As refugee agencies and non-governmental organizations work to determine how to meet the devastating need of Syrians in Lebanon, Christian workers are also determining new strategies with hopes of reaching hurting people. They are partnering with local congregations to provide humanitarian relief, making visits to families to distribute aid, hearing their stories and sharing the Gospel with them.
"They want to be heard, they want their story told and they need the help that is being offered them," Alan said. "So many of them don't know the deeper need they have for a Savior but it shows on their faces as they deal with the hardships that life has put before them."
He said he hears stories of families who had to leave their homes behind, families whose children sleep fitfully each night from memories of bombs. He also hears stories recalling the loss of loved ones and the heartbreaking ways it has affected their families.
"Humanly speaking we are unable to respond adequately, yet God is very clearly opening the door for His Church to respond and step into refugees' lives that have been shattered to bring hope and purpose and most of all a real peace that the world cannot give," Alan said. "May we be faithful to what our Father is calling us to do."

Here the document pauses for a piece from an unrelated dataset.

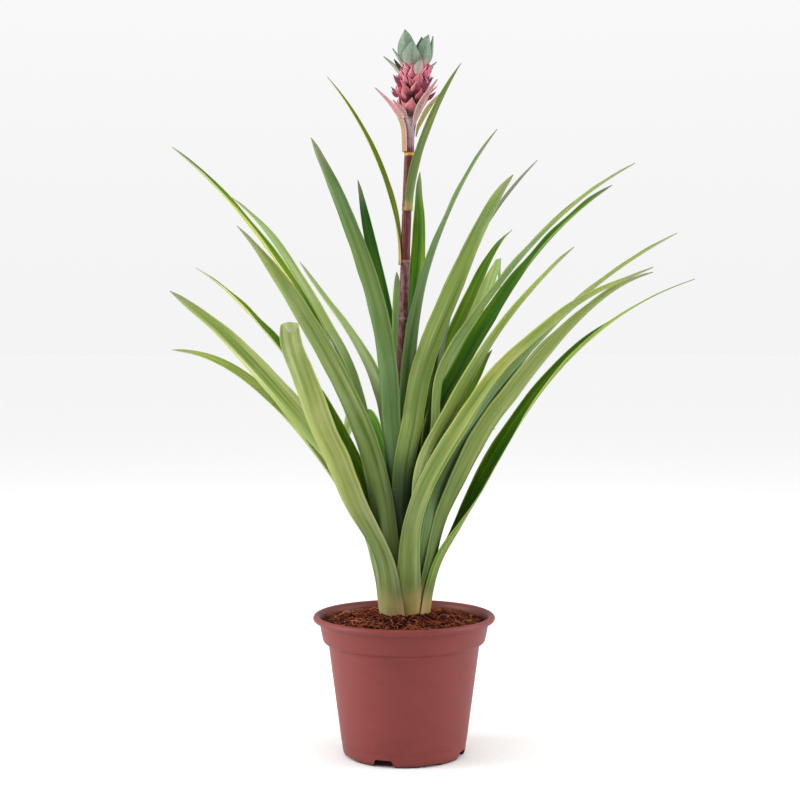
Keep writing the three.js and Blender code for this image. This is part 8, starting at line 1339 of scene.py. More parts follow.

Gladson said he senses that the vast majority of Syrians have come into a deeper, more personal understanding of the depravity of the human race.
Syrians, he said, pinned their hopes on the Arab Spring to bring about a better Syria -- a "salvation of sorts from injustice -- (but) over the course of the past three years they have lost all confidence in man."
"In the end, it's obvious that neither side in this conflict has the power to reshape a society for the better," Gladson said. "Both sides are trying to bring about change from the outside in -- with brute force and violence. Christ changes a society from the inside out by making dead hearts alive to Him."
He said his prayer is that God would call a group of Syrians to Himself in Lebanon and that they would love Him and live out His commandments. He hopes one day "the refugees will go back into Syria and represent redemption in a land that has seen so much suffering."
"One thing is certain -- we have never seen so much openness among Muslims than what we're experiencing with our Syrian friends in Lebanon," Gladson said.
With rising opportunities to share the Gospel, there are ways Christians around the world can get involved directly in meeting the needs of Syrians in Lebanon.
Gladson believes first and foremost that Western believers can pray for Syrians by bringing "their suffering, their needs, their plight and their salvation before the loving Father that created them -- in a sense, sharing in their suffering."
"It brings me much joy and my Syrian friends even more to be able to tell them that there are people thousands of miles away, who will probably never set eyes on the Middle East, who pray for them," he said.
Another way to get involved, Gladson said, is to contribute financially to Baptist Global Response's Syria Crisis Fund at https://gobgr.org/projects/project_detail/syria-crisis.
"This money goes to providing refugees with food parcels and hygiene kits delivered by messengers of the Gospel," he said.
As the number of refugees increases each day, Christian workers in the Middle East ask that the global church not give up fighting for Syria through prayer and support.
"If we as a church can remember that these people are not just a number -- 1 million -- but people with stories, hurts and needs," Alan said. "Don't give up on Syria. Pray that God would awaken in us a burden to lift up these families impacted by the ongoing conflict."
They are not just faceless strangers -- they are mothers and fathers, sons and daughters, grandmothers and grandfathers, aunts and uncles feeling "unimaginable suffering and hardship," he said.
"Each person has at least someone who has been lost in this tragic war," he said. "Each one is loved by the Father and one for whom He sent His Son to bring them to Him.
"With great displacements of people, God is doing something that we must join Him in," Alan said.
Ways to get involved:
-- Pray for the Syrian refugees living in Lebanon, that they would encounter the love of Christ in their desperation and find their brokenness healed and restored by the Gospel.
-- Pray for those responding to the needs of these refugees, that they would have wisdom on how to provide aid and how to share the Gospel boldly.